Stretta di Natale, curva rallenta ma in Lombardia dati stabili
Situazione anomala, da un mese la regione non migliora né peggiora
Il lockdown soft di Natale lascia il segno sulla curva dei contagi che dopo 15 giorni, e quindi da una settimana a questa parte, ha cominciato a rallentare, anche se ieri si è registrata una leggera risalita con 13.571 positivi (10.497 il giorno prima) e ancora tante vittime: ieri 524, martedì 603.
Una tendenza che però non ha riscontri definiti in Lombardia, dove la curva è stabile da almeno 4 settimane: a parte le variazioni giornaliere, si registrano mediamente tra i mille e i duemila casi in più al giorno, con 4-500 posti in terapia intensiva occupati senza oscillazioni significative, nè in un senso né in un altro. Fatto, questo, su cui gli esperti si stanno interrogando.
Ci possono essere più spiegazioni. La prima è che l’altalenarsi di misure, più i maggiori incontri tra persone avvenuti durante il periodo natalizio, hanno impedito un calo netto dei casi.
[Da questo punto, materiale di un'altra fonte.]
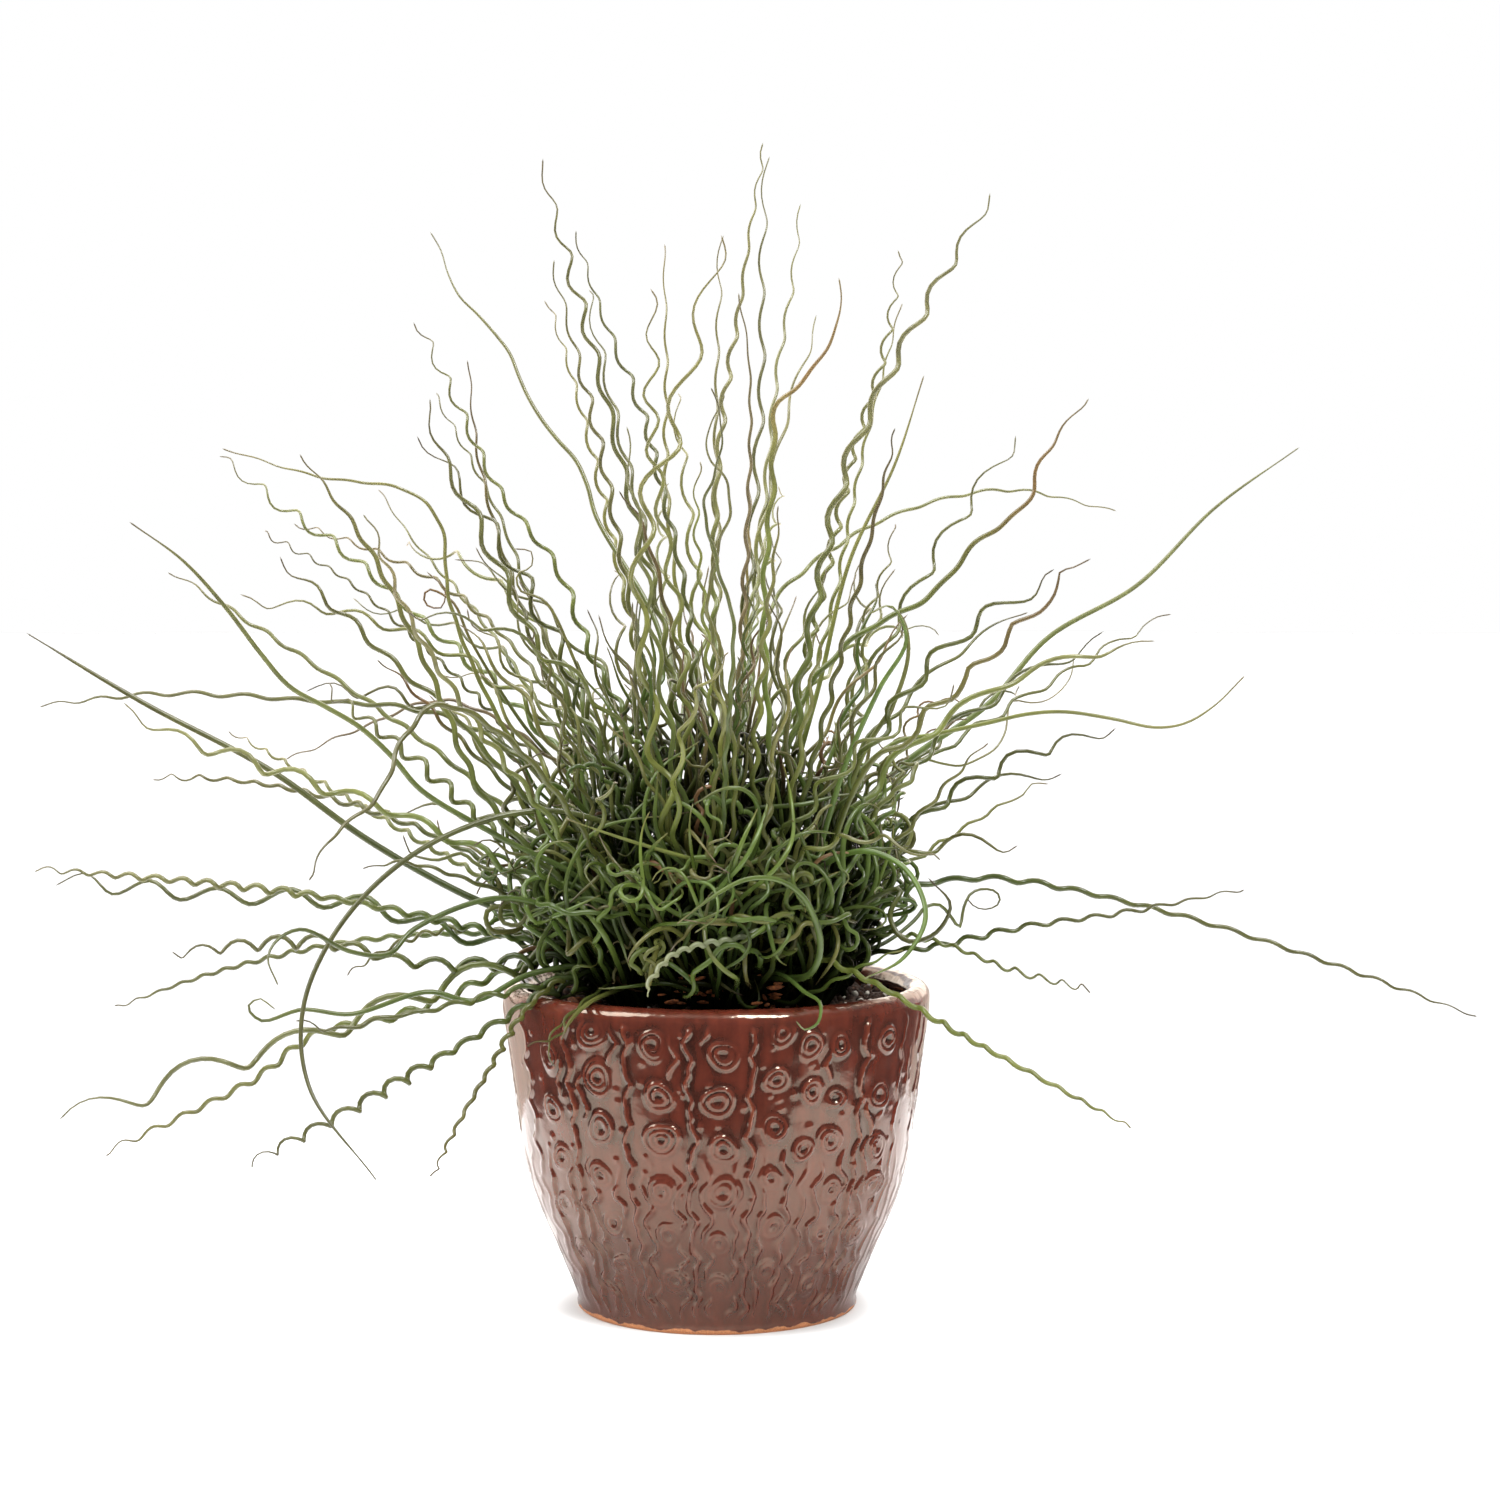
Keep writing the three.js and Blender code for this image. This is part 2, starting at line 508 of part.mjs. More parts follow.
// How far, and which way, a point of a stem has to go to clear the lip, the belly and the soil.
function offPot(point, radius, crown) {
  const out = Math.hypot(point.x, point.y);
  const need = radius + SPREAD.gap;
  const lipOut = out - (POT.rimRadius - POT.rimRoll);
  const lipUp = point.z - (POT.height - POT.rimRoll);
  const fromLip = Math.hypot(lipOut, lipUp);
  const outward = new THREE.Vector3(point.x, point.y, 0).normalize();
  if (fromLip < POT.rimRoll + need) {
    const way = outward.clone().multiplyScalar(lipOut).setZ(Math.max(lipUp, 0.5)).normalize();
    return way.multiplyScalar(POT.rimRoll + need - fromLip);
  }
  if (lipUp < 0 && lipOut > 0) {
    const short = bellyRadius(point.z) + need - out;
    return outward.multiplyScalar(Math.max(short, 0));
  }
  const overOwn = Math.hypot(point.x - crown.x, point.y - crown.y) < crown.radius - 1;
  if (lipOut < 0 && !overOwn) {
    const dome = allCrowns.some((c) => c !== crown && Math.hypot(point.x - c.x, point.y - c.y) < c.radius + need);
    const floor = soilTop(out) + need + (dome ? CROWN.dome : 0);
    return new THREE.Vector3(0, 0, Math.max(floor - point.z, 0));
  }
  return new THREE.Vector3();
}

function clearPot(piece) {
  let furthest = 0;
  for (let k = 0; k < SPREAD.checks; k++) {
    const s = (k + 1) / SPREAD.checks;
    const point = piece.stem.line[piece.i].clone().lerp(piece.stem.line[piece.i + 1], s);
    const push = offPot(point, piece.stem.radii[piece.i], piece.stem.crown);
    if (push.lengthSq() > 0) movePiece(piece, s, push);
    furthest = Math.max(furthest, push.length());
  }
  return furthest;
}

function measure(piece) {
  const [a, b] = [piece.stem.line[piece.i], piece.stem.line[piece.i + 1]];
  piece.middle = a.clone().add(b).multiplyScalar(0.5);
  piece.size = a.distanceTo(b);
}

function spread(stems) {
  const pieces = piecesOf(stems);
  for (let pass = 0; pass < SPREAD.passes; pass++) {
    let furthest = 0;
    pieces.forEach(measure);
    for (let i = 0; i < pieces.length; i++) {
      for (let k = i + 1; k < pieces.length; k++) {
        const near = pieces[i].stem === pieces[k].stem && k - i < SPREAD.ownBends;
        if (!near) furthest = Math.max(furthest, partPieces(pieces[i], pieces[k]));
      }
    }
    for (const piece of pieces) furthest = Math.max(furthest, clearPot(piece));
    if (furthest < SPREAD.tolerance) break;
  }
}

// A closed stem along its bends: a ring of corners at each bend, and a face over each end.
function stemSolid({ line, radii }) {
  const sides = STEM.sides;
  const frames = carried(line);
  const corners = line.flatMap((point, i) => Array.from({ length: sides }, (_, k) => {
    const turn = (FULL_TURN * k) / sides;
    return point.clone()
      .addScaledVector(frames[i].side, radii[i] * Math.cos(turn))
      .addScaledVector(frames[i].other, radii[i] * Math.sin(turn))
      .toArray();
  }).flat());
  const faces = [0, 2, 1];
  for (let i = 0; i < line.length - 1; i++) {
    for (let k = 0; k < sides; k++) {
      const [a, b] = [i * sides + k, i * sides + ((k + 1) % sides)];
      faces.push(a, b, b + sides, a, b + sides, a + sides);
    }
  }
  const end = (line.length - 1) * sides;
  faces.push(end, end + 1, end + 2);
  return new wasm.Manifold(new wasm.Mesh({
    numProp: 3,
    vertProperties: new Float32Array(corners),
    triVerts: new Uint32Array(faces),
  }));
}

function tuftMesh({ name, crown, stems }) {
  const solid = stems.reduce((whole, stem) => whole.add(stemSolid(stem)), crownSolid(crown));
  return named("tuft_" + name, geometryOf(solid), greenStem());
}

// The plant in its pot

const tufts = Object.entries(TUFTS).map(([name, tuft], i) => growTuft(name, tuft, 101 + i));
const allCrowns = tufts.map((tuft) => tuft.crown);
spread(tufts.flatMap((tuft) => tuft.stems));

const rush = new THREE.Group();
rush.name = "corkscrew_rush";
rush.add(pot(), soil(allCrowns), ...tufts.map(tuftMesh));

export default rush;
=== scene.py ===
# A corkscrew rush in a glazed stoneware pot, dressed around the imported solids.
# Shapes are worked out in millimetres and turned to metres when their mesh is made. -Y is the front.
import math
import random

import bpy
import numpy as np
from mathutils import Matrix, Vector, noise


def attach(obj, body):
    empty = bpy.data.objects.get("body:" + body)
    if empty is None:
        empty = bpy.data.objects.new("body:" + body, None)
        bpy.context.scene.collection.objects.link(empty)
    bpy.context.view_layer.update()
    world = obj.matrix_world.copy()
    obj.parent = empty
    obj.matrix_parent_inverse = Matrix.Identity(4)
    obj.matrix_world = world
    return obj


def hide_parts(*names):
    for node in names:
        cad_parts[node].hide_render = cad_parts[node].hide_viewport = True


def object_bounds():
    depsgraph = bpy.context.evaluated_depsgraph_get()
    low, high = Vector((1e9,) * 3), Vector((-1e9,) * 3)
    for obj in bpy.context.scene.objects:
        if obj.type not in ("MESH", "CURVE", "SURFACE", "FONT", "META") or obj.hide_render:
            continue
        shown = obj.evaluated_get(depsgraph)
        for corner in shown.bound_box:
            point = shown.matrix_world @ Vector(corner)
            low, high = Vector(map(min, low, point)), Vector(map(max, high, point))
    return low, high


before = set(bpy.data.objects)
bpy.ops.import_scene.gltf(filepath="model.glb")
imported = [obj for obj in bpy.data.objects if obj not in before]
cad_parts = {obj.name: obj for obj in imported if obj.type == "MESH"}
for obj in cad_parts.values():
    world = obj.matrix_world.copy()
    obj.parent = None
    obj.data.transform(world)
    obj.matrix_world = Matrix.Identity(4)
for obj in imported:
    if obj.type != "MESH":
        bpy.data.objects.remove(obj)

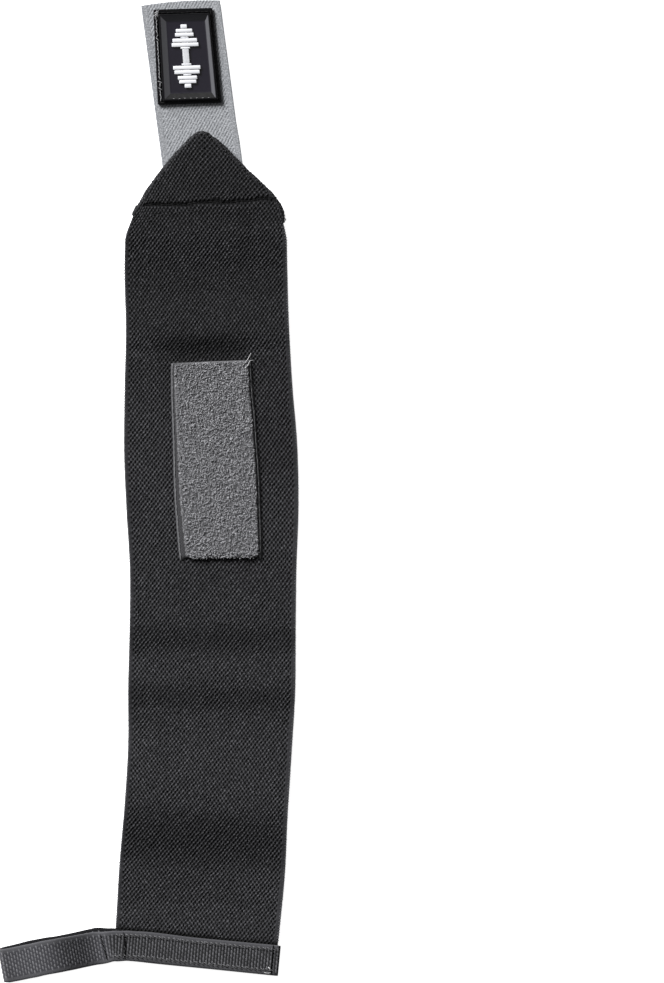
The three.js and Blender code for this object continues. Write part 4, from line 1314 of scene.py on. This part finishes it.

Peraltro la consapevolezza di essere inseriti in zona rossa potrebbe aver portato ad una maggiore socialità nei giorni precedenti. Ma non c’è solo questo: tra le ipotesi c’è anche quella che le varianti “più veloci” del coronavirus sia siano già diffuse in Lombardia, aumentando il contagio.
Va detto comunque che in Lombardia i casi positivi evidenziati a gennaio, per 100mila abitanti, sono più bassi di molte regioni non “rosse”: secondo la direzione generale del Welfare della Regione Lombardia sono 133, ben al di sotto di Emilia Romagna e Veneto. Motivo per cui il governatore Attilio Fontana e la vicepresidente Letizia Moratti hanno presentato ricorso al Tar del Lazio contro il collocamento in zona rossa, nel cui testo si legge proprio che «all’interno del rapporto di monitoraggio la cabina di regia ha mostrato preoccupazione soprattutto per l’alta incidenza settimanale registrata in alcuni territori, fra i quali non figura la Lombardia». Inoltre, si legge, l’Rt «fotografa una situazione epidemica non attuale... è strutturalmente in ritardo rispetto al contagio, sia perché è calcolato sui sintomatici, i quali sviluppano sintomi a distanza di giorni dalla data in cui sono entrati in contatto con il virus, sia perché, proprio non considerando il dato dei contagiati non sintomatici, non fa emergere le catene di trasmissione tra asintomatici che restano occulte (se non esaminando l’incidenza)».
Intanto i numeri sui nuovi contagi a livello nazionale - al netto comunque di un andamento dei tamponi molto altalenante - spiegano il miglioramento complessivo nella settimana dal 13 al 19 gennaio, con 97.342 positivi. Casi in calo rispetto ai 121.664 della settimana precedente e dei 114.132 di inizio gennaio. La stretta delle Feste - tra zone rosse e arancioni - dunque ha raffreddato la curva del contagio e conferma che nella lotta al virus, almeno in questa lunga seconda ondata, funzionano solo le cosiddette misure di mitigazione - i lockdown appunto - invece che il contenimento (il tracciamento), che può funzionare solo riducendo i casi giornalieri.
Ora sono almeno due le variabili delle prossime settimane: il possibile effetto tra 15-20 giorni delle riaperture delle scuole, che in modo scaglionato si stanno susseguendo in tutte le Regioni; l’impatto delle varianti del virus, a cominciare da quella “inglese” che Oltremanica ha fatto riesplodere l’epidemia, con il record ieri di 1.820 morti.